Is there evidence that some sites in the alignment have been subject to positive diversifying selection, either pervasive (throughout the evolutionary tree) or episodic (only on some lineages)? In other words, BUSTED asks whether a given gene has been subject to positive, diversifying selection at any site, at any time. If a priori information about lineages of interest is available (e.g., due to migration, change in the environment, etc.), then BUSTED can be restricted to test for selection only on a subset of tree lineages, potentially boosting power.
BUSTED (Branch-site Unrestricted Statistical Test for Episodic Diversification) is a powerful tool for detecting gene-wide evidence of episodic positive selection. It works by fitting a codon model to the data and comparing a null model, which does not allow for positive selection, to an alternative model that does. If the alternative model provides a statistically significant better fit to the data, then we can conclude that there is evidence for positive selection.
The core of BUSTED is a random effects branch-site model. This model allows the selection pressure (represented by the omega ratio, dN/dS) to vary both among sites in the alignment and across branches in the phylogenetic tree. The model includes three rate classes for omega: one for negative/purifying selection (omega < 1), one for neutral evolution (omega = 1), and one for positive/diversifying selection (omega > 1).
BUSTED tests for positive selection by comparing a constrained model (where omega is not allowed to be greater than 1) to an unconstrained model (where omega can be greater than 1). A likelihood ratio test is used to determine if the unconstrained model is a significantly better fit to the data. If it is, then there is evidence for positive selection acting on the gene.
BUSTED can also incorporate models of selection on synonymous substitutions (MSS models). This is a new comparative framework for estimating selection on synonymous substitutions. These models account for selection by partitioning synonymous substitutions into multiple classes and estimating relative substitution rates for each, while also considering confounders like mutation bias. This framework allows for the study of selection on synonymous substitutions in diverse taxa without prior assumptions about the driving forces. For more information, please see the source publication: http://pubmed.ncbi.nlm.nih.gov/40129111/
Note: the names of sequences in the alignment must match the names of the sequences in the tree.
A JSON file with analysis results (http://hyphy.org/resources/json-fields.pdf).
For each tested branch the analysis will infer the appropriate number of selective regimes, and whether or not there is statistical evidence of positive selection on that branch.
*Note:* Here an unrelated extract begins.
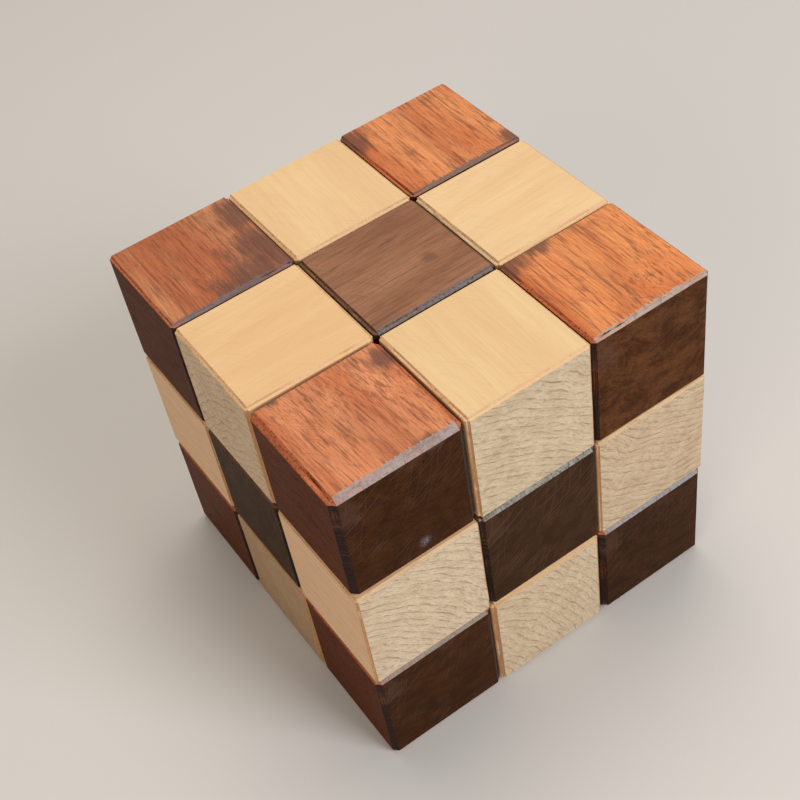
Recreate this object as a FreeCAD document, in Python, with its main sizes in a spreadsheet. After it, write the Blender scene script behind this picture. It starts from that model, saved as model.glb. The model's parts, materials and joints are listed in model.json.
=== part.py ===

A custom visualization module for viewing these results is available (see http://vision.hyphy.org/BUSTED for an example)
--code Which genetic code to use
--alignment An in-frame codon alignment in one of the formats supported by HyPhy.
--tree A phylogenetic tree (optionally annotated with {}).
--branches Which branches should be tested for selection?
All [default] : test all branches
Internal : test only internal branches (suitable for
intra-host pathogen evolution for example, where terminal branches
may contain polymorphism data)
Leaves: test only terminal (leaf) branches
Unlabeled: if the Newick string is labeled using the {} notation,
test only branches without explicit labels
(see http://hyphy.org/tutorials/phylotree/)
--kill-zero-lengths Automatically delete internal zero-length branches for computational efficiency.
Advanced parameters
...................
--srv Include synonymous rate variation in the model.
--grid-size The number of points in the initial distributional guess for likelihood fitting.
--starting-points The number of initial random guesses to seed rate values optimization.
--syn-rates The number of synonymous rate classes to include in the model [1-10, default 3].
--rates The number of non-synonymous rate classes to include in the model [1-10, default 3].
--multiple-hits Include support for multiple nucleotide substitutions.
None: No correction.
Double: Allow double substitutions.
Double+Triple: Allow double and triple substitutions.
--error-sink [Advanced experimental setting] Include a rate class to capture misalignment artifacts.
--mss Include support for multiple synonymous rate class substitutions.
--mss-type How to partition synonymous codons into classes.
Full: Each set of codons mapping to the same amino-acid class have a separate substitution rate (Valine == neutral)
SynREV: Each set of codons mapping to the same amino-acid class have a separate substitution rate (mean = 1)
SynREV2: Each pair of synonymous codons mapping to the same amino-acid class and separated by a transition have a separate substitution rate (no rate scaling))
SynREV2g: Each pair of synonymous codons mapping to the same amino-acid class and separated by a transition have a separate substitution rate (Valine == neutral). All between-class synonymous substitutions share a rate.
SynREVCodon: Each codon pair that is exchangeable gets its own substitution rate (fully estimated, mean = 1)
Random: Random partition (specify how many classes; largest class = neutral)
Empirical: Load a TSV file with an empirical rate estimate for each codon pair
File: Load a TSV partition from file (prompted for neutral class)
Codon-file: Load a TSV partition for pairs of codons from a file (prompted for neutral class)
--mss-file File defining the model partition.
--mss-reference-rate Normalize relative to these rates.
--mss-classes How many codon rate classes.
--mss-neutral Designation for the neutral substitution rate.